Além do crescimento regional, o Corredor Centro-Leste posiciona o Brasil de forma mais competitiva no mercado global. A infraestrutura ferroviária moderna e eficiente permite que produtos brasileiros cheguem mais rapidamente e a um custo menor aos mercados internacionais, como Europa, África e Ásia, através de portos estratégicos.
Este aumento na competitividade logística pode atrair mais investimentos estrangeiros diretos e fortalecer a posição do Brasil nas cadeias globais de valor, um ponto que Milton Friedman poderia aplaudir, dado seu apoio a políticas que promovem o comércio livre e a eficiência do mercado.
Ademais, a introdução do Corredor Centro-Leste gera uma quase equidistância entre os portos de São Luís, São Mateus e Santos, para as cargas oriundas da FICO. Isso cria um cenário competitivo interessante para a eficiência tanto portuária quanto ferroviária.
Com as distâncias internas praticamente equivalentes, a competição entre esses portos para atrair embarcadores se intensifica, promovendo um incentivo significativo para pequenas, mas críticas, melhorias operacionais. Isso inclui o aumento da velocidade média dos trens e a otimização dos processos portuários.
Portos e empresas ferroviárias serão motivados a investir em tecnologias e práticas que reduzam tempos de espera, aumentem a capacidade de manuseio de cargas e minimizem os custos logísticos, tudo isso para se destacar nesta competição por eficiência e acessibilidade, atraindo mais embarcadores e consolidando sua posição no mercado de exportação e importação para cargas do Centro-Oeste.

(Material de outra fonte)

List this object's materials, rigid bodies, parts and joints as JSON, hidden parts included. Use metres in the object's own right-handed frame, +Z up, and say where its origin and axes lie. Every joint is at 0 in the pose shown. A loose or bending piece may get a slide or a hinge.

A descentralização econômica que o projeto promete é um passo crucial para uma economia mais dinâmica e resiliente no Brasil. Ao permitir que empresas privadas tomem a dianteira no desenvolvimento de infraestrutura, o Corredor Centro-Leste demonstra como a inovação e a eficiência podem surgir em um ambiente de mercado livre, onde as decisões são baseadas na demanda e não em políticas centralizadoras.
Se concretizado, esse modelo pode servir de exemplo para futuros projetos, mostrando que a combinação de desregulamentação com iniciativa privada pode transformar não apenas a logística, mas também o tecido econômico e social do país.